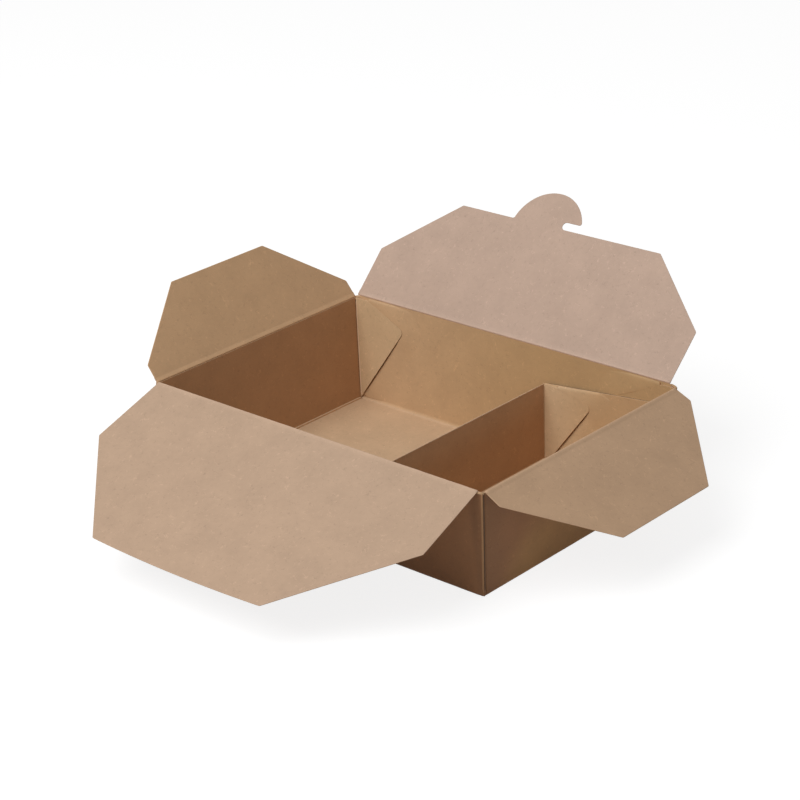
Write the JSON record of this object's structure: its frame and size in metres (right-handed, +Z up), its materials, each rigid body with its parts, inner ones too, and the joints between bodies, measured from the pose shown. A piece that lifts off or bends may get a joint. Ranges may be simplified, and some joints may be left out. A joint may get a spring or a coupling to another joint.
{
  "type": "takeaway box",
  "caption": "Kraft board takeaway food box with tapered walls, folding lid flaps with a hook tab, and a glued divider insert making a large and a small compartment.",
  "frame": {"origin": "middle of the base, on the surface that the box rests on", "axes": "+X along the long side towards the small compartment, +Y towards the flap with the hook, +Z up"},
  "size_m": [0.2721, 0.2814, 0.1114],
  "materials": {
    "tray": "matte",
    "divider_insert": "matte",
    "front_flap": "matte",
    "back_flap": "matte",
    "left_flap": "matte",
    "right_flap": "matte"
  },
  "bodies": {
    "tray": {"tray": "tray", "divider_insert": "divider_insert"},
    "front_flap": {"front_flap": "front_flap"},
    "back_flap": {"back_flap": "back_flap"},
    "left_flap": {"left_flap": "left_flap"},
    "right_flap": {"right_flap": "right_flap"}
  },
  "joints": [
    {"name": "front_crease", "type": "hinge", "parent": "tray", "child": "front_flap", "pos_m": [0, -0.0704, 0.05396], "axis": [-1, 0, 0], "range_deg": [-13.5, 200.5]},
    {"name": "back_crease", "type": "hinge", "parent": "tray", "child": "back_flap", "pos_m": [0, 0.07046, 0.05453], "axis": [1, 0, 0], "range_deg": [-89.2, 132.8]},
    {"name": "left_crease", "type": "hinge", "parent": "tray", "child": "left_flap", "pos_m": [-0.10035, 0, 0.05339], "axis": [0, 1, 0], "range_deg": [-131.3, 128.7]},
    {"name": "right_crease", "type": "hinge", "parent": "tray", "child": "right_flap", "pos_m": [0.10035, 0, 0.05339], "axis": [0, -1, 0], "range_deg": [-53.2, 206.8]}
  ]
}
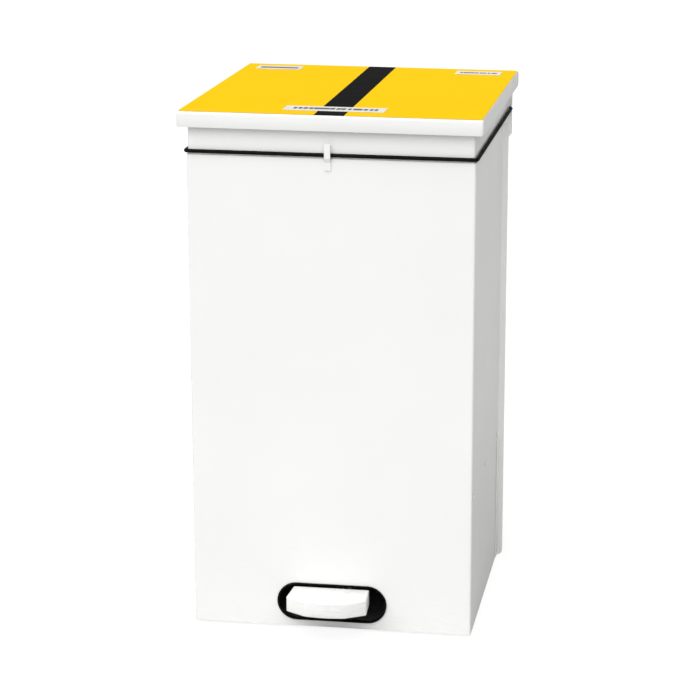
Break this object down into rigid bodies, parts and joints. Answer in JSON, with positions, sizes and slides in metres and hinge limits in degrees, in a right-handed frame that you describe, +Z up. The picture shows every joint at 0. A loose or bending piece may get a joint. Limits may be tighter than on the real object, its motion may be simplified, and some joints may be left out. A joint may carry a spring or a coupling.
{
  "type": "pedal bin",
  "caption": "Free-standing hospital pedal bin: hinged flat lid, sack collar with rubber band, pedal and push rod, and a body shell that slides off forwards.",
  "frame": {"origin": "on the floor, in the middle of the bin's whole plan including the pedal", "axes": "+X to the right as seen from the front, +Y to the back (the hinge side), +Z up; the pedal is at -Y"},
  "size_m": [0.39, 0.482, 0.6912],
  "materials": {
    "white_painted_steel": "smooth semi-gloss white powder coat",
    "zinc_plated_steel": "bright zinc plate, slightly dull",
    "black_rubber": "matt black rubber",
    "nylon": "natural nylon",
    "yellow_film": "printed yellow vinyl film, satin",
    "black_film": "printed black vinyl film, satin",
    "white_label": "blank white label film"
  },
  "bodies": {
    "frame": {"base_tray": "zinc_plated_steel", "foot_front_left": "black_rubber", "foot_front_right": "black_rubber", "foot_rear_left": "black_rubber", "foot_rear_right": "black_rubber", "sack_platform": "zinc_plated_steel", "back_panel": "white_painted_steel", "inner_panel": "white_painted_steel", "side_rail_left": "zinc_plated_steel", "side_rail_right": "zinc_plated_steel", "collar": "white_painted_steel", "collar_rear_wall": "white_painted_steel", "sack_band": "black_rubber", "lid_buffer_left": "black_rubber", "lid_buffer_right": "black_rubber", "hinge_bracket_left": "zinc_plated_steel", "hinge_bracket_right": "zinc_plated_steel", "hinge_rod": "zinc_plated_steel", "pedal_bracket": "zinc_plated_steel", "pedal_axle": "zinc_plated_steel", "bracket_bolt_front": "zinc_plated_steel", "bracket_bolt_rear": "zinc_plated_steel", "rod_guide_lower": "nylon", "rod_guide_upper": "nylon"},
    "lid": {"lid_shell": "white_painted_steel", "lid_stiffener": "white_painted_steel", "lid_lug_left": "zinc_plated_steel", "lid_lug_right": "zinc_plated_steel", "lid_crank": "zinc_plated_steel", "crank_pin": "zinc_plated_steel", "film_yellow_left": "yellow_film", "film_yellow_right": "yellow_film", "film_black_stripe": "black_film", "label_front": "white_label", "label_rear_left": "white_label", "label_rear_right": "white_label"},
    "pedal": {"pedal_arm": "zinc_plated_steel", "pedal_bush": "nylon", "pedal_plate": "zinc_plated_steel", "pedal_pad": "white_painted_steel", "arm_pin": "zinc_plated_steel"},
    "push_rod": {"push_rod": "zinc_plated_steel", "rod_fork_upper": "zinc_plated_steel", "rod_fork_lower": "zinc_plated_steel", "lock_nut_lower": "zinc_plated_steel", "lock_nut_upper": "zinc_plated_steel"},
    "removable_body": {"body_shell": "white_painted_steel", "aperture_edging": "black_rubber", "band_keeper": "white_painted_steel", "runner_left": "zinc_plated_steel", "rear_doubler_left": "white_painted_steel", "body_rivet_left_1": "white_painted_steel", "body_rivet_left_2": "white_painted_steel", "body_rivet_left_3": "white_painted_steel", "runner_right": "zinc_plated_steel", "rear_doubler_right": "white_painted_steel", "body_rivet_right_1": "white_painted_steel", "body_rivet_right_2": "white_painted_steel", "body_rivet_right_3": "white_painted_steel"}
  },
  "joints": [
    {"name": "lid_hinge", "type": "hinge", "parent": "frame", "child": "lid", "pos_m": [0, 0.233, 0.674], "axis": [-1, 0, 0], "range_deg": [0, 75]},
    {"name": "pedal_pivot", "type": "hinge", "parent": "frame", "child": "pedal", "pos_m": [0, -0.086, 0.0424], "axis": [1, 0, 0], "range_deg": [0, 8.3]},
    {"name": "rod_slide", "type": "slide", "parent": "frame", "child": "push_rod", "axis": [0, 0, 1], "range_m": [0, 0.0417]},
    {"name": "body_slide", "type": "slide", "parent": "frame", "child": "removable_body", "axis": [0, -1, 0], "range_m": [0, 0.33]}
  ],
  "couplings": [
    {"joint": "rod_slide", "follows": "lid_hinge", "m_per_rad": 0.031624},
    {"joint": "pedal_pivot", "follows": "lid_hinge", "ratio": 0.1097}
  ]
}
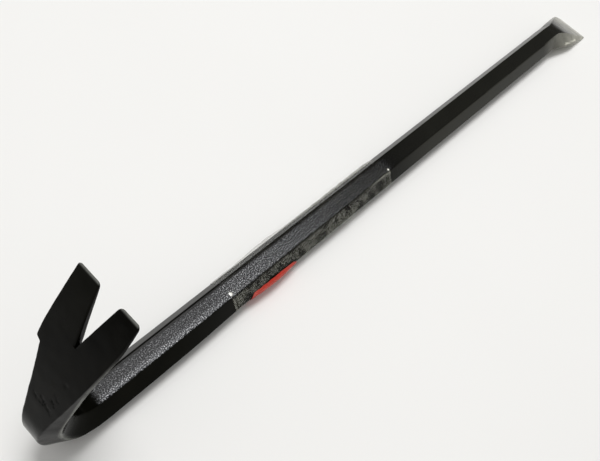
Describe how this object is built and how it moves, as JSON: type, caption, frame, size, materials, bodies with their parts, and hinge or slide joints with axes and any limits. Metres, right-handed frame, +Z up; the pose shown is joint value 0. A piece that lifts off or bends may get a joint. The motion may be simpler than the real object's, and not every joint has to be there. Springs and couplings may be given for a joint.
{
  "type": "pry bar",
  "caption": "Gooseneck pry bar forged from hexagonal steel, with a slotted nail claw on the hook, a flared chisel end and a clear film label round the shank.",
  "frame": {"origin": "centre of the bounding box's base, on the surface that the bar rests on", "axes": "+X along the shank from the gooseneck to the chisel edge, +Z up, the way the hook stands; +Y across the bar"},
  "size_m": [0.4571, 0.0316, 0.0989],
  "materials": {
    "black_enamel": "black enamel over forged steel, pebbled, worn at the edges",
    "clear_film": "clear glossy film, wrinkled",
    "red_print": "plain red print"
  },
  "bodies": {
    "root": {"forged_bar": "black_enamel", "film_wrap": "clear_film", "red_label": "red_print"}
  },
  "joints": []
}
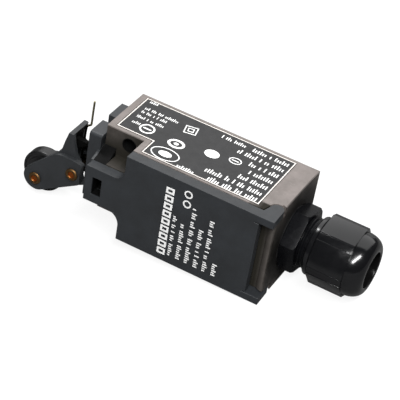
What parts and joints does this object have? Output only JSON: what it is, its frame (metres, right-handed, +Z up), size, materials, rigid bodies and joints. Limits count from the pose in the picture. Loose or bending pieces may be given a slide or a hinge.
____
# Requirement
Every record above must be duplicated exactly.

# Exercise response
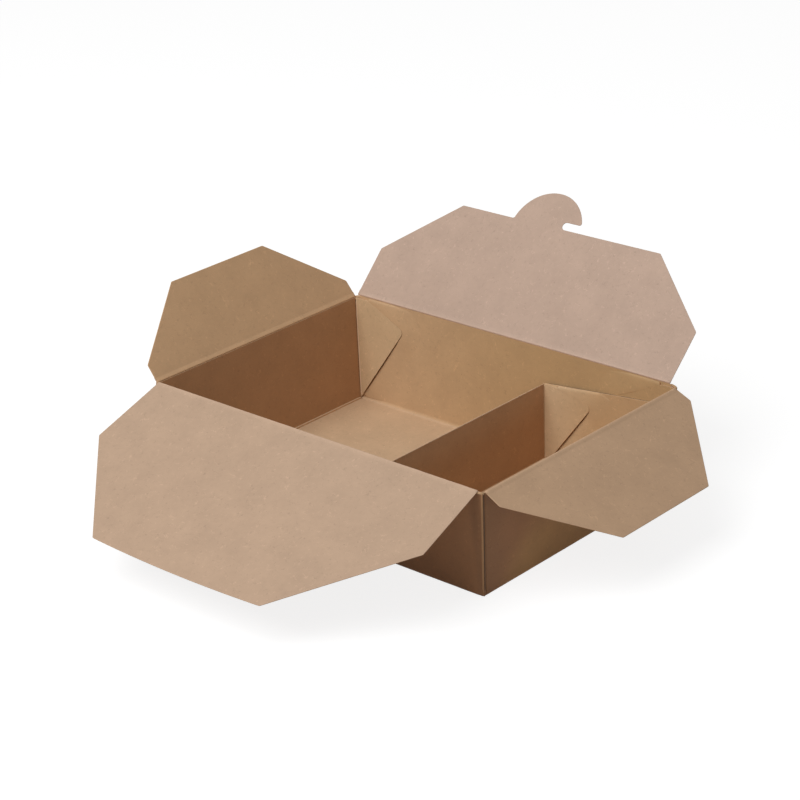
Write the JSON record of this object's structure: its frame and size in metres (right-handed, +Z up), its materials, each rigid body with its parts, inner ones too, and the joints between bodies, measured from the pose shown. A piece that lifts off or bends may get a joint. Ranges may be simplified, and some joints may be left out. A joint may get a spring or a coupling to another joint.
{
  "type": "takeaway box",
  "caption": "Kraft board takeaway food box with tapered walls, folding lid flaps with a hook tab, and a glued divider insert making a large and a small compartment.",
  "frame": {"origin": "middle of the base, on the surface that the box rests on", "axes": "+X along the long side towards the small compartment, +Y towards the flap with the hook, +Z up"},
  "size_m": [0.2721, 0.2814, 0.1114],
  "materials": {
    "tray": "matte",
    "divider_insert": "matte",
    "front_flap": "matte",
    "back_flap": "matte",
    "left_flap": "matte",
    "right_flap": "matte"
  },
  "bodies": {
    "tray": {"tray": "tray", "divider_insert": "divider_insert"},
    "front_flap": {"front_flap": "front_flap"},
    "back_flap": {"back_flap": "back_flap"},
    "left_flap": {"left_flap": "left_flap"},
    "right_flap": {"right_flap": "right_flap"}
  },
  "joints": [
    {"name": "front_crease", "type": "hinge", "parent": "tray", "child": "front_flap", "pos_m": [0, -0.0704, 0.05396], "axis": [-1, 0, 0], "range_deg": [-13.5, 200.5]},
    {"name": "back_crease", "type": "hinge", "parent": "tray", "child": "back_flap", "pos_m": [0, 0.07046, 0.05453], "axis": [1, 0, 0], "range_deg": [-89.2, 132.8]},
    {"name": "left_crease", "type": "hinge", "parent": "tray", "child": "left_flap", "pos_m": [-0.10035, 0, 0.05339], "axis": [0, 1, 0], "range_deg": [-131.3, 128.7]},
    {"name": "right_crease", "type": "hinge", "parent": "tray", "child": "right_flap", "pos_m": [0.10035, 0, 0.05339], "axis": [0, -1, 0], "range_deg": [-53.2, 206.8]}
  ]
}
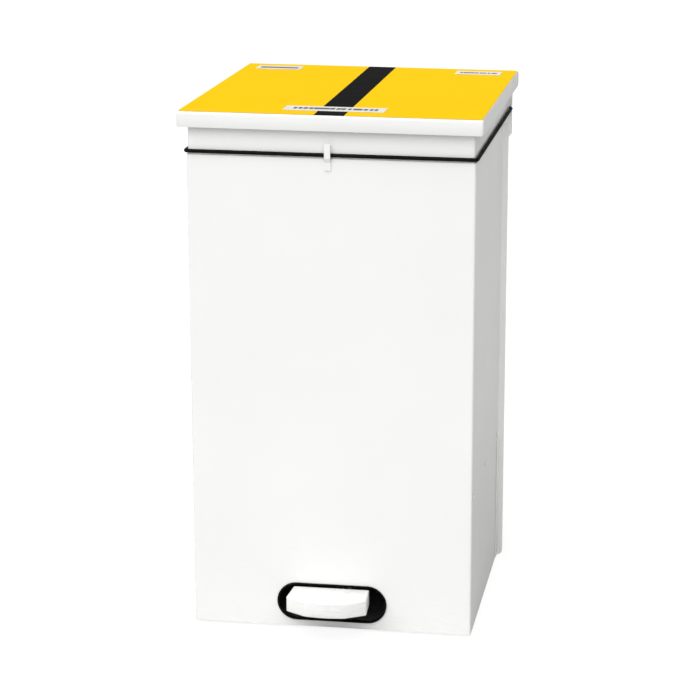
Break this object down into rigid bodies, parts and joints. Answer in JSON, with positions, sizes and slides in metres and hinge limits in degrees, in a right-handed frame that you describe, +Z up. The picture shows every joint at 0. A loose or bending piece may get a joint. Limits may be tighter than on the real object, its motion may be simplified, and some joints may be left out. A joint may carry a spring or a coupling.
{
  "type": "pedal bin",
  "caption": "Free-standing hospital pedal bin: hinged flat lid, sack collar with rubber band, pedal and push rod, and a body shell that slides off forwards.",
  "frame": {"origin": "on the floor, in the middle of the bin's whole plan including the pedal", "axes": "+X to the right as seen from the front, +Y to the back (the hinge side), +Z up; the pedal is at -Y"},
  "size_m": [0.39, 0.482, 0.6912],
  "materials": {
    "white_painted_steel": "smooth semi-gloss white powder coat",
    "zinc_plated_steel": "bright zinc plate, slightly dull",
    "black_rubber": "matt black rubber",
    "nylon": "natural nylon",
    "yellow_film": "printed yellow vinyl film, satin",
    "black_film": "printed black vinyl film, satin",
    "white_label": "blank white label film"
  },
  "bodies": {
    "frame": {"base_tray": "zinc_plated_steel", "foot_front_left": "black_rubber", "foot_front_right": "black_rubber", "foot_rear_left": "black_rubber", "foot_rear_right": "black_rubber", "sack_platform": "zinc_plated_steel", "back_panel": "white_painted_steel", "inner_panel": "white_painted_steel", "side_rail_left": "zinc_plated_steel", "side_rail_right": "zinc_plated_steel", "collar": "white_painted_steel", "collar_rear_wall": "white_painted_steel", "sack_band": "black_rubber", "lid_buffer_left": "black_rubber", "lid_buffer_right": "black_rubber", "hinge_bracket_left": "zinc_plated_steel", "hinge_bracket_right": "zinc_plated_steel", "hinge_rod": "zinc_plated_steel", "pedal_bracket": "zinc_plated_steel", "pedal_axle": "zinc_plated_steel", "bracket_bolt_front": "zinc_plated_steel", "bracket_bolt_rear": "zinc_plated_steel", "rod_guide_lower": "nylon", "rod_guide_upper": "nylon"},
    "lid": {"lid_shell": "white_painted_steel", "lid_stiffener": "white_painted_steel", "lid_lug_left": "zinc_plated_steel", "lid_lug_right": "zinc_plated_steel", "lid_crank": "zinc_plated_steel", "crank_pin": "zinc_plated_steel", "film_yellow_left": "yellow_film", "film_yellow_right": "yellow_film", "film_black_stripe": "black_film", "label_front": "white_label", "label_rear_left": "white_label", "label_rear_right": "white_label"},
    "pedal": {"pedal_arm": "zinc_plated_steel", "pedal_bush": "nylon", "pedal_plate": "zinc_plated_steel", "pedal_pad": "white_painted_steel", "arm_pin": "zinc_plated_steel"},
    "push_rod": {"push_rod": "zinc_plated_steel", "rod_fork_upper": "zinc_plated_steel", "rod_fork_lower": "zinc_plated_steel", "lock_nut_lower": "zinc_plated_steel", "lock_nut_upper": "zinc_plated_steel"},
    "removable_body": {"body_shell": "white_painted_steel", "aperture_edging": "black_rubber", "band_keeper": "white_painted_steel", "runner_left": "zinc_plated_steel", "rear_doubler_left": "white_painted_steel", "body_rivet_left_1": "white_painted_steel", "body_rivet_left_2": "white_painted_steel", "body_rivet_left_3": "white_painted_steel", "runner_right": "zinc_plated_steel", "rear_doubler_right": "white_painted_steel", "body_rivet_right_1": "white_painted_steel", "body_rivet_right_2": "white_painted_steel", "body_rivet_right_3": "white_painted_steel"}
  },
  "joints": [
    {"name": "lid_hinge", "type": "hinge", "parent": "frame", "child": "lid", "pos_m": [0, 0.233, 0.674], "axis": [-1, 0, 0], "range_deg": [0, 75]},
    {"name": "pedal_pivot", "type": "hinge", "parent": "frame", "child": "pedal", "pos_m": [0, -0.086, 0.0424], "axis": [1, 0, 0], "range_deg": [0, 8.3]},
    {"name": "rod_slide", "type": "slide", "parent": "frame", "child": "push_rod", "axis": [0, 0, 1], "range_m": [0, 0.0417]},
    {"name": "body_slide", "type": "slide", "parent": "frame", "child": "removable_body", "axis": [0, -1, 0], "range_m": [0, 0.33]}
  ],
  "couplings": [
    {"joint": "rod_slide", "follows": "lid_hinge", "m_per_rad": 0.031624},
    {"joint": "pedal_pivot", "follows": "lid_hinge", "ratio": 0.1097}
  ]
}
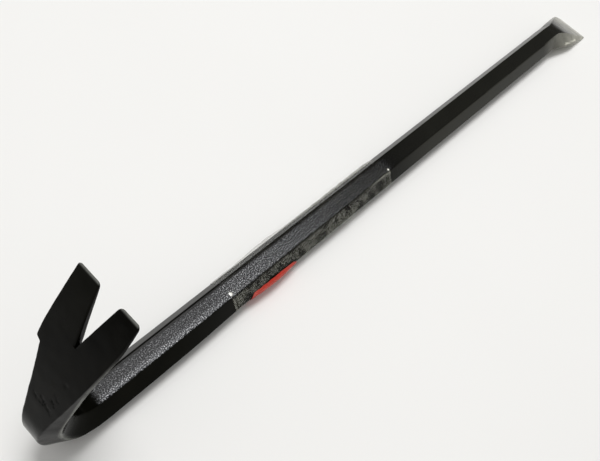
Describe how this object is built and how it moves, as JSON: type, caption, frame, size, materials, bodies with their parts, and hinge or slide joints with axes and any limits. Metres, right-handed frame, +Z up; the pose shown is joint value 0. A piece that lifts off or bends may get a joint. The motion may be simpler than the real object's, and not every joint has to be there. Springs and couplings may be given for a joint.
{
  "type": "pry bar",
  "caption": "Gooseneck pry bar forged from hexagonal steel, with a slotted nail claw on the hook, a flared chisel end and a clear film label round the shank.",
  "frame": {"origin": "centre of the bounding box's base, on the surface that the bar rests on", "axes": "+X along the shank from the gooseneck to the chisel edge, +Z up, the way the hook stands; +Y across the bar"},
  "size_m": [0.4571, 0.0316, 0.0989],
  "materials": {
    "black_enamel": "black enamel over forged steel, pebbled, worn at the edges",
    "clear_film": "clear glossy film, wrinkled",
    "red_print": "plain red print"
  },
  "bodies": {
    "root": {"forged_bar": "black_enamel", "film_wrap": "clear_film", "red_label": "red_print"}
  },
  "joints": []
}
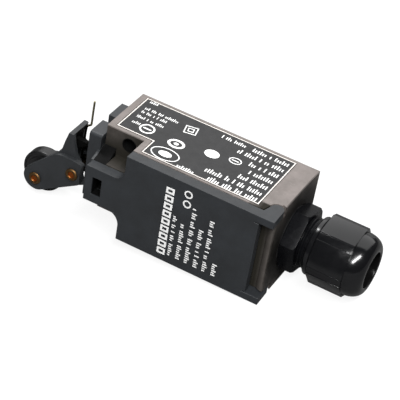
What parts and joints does this object have? Output only JSON: what it is, its frame (metres, right-handed, +Z up), size, materials, rigid bodies and joints. Limits count from the pose in the picture. Loose or bending pieces may be given a slide or a hinge.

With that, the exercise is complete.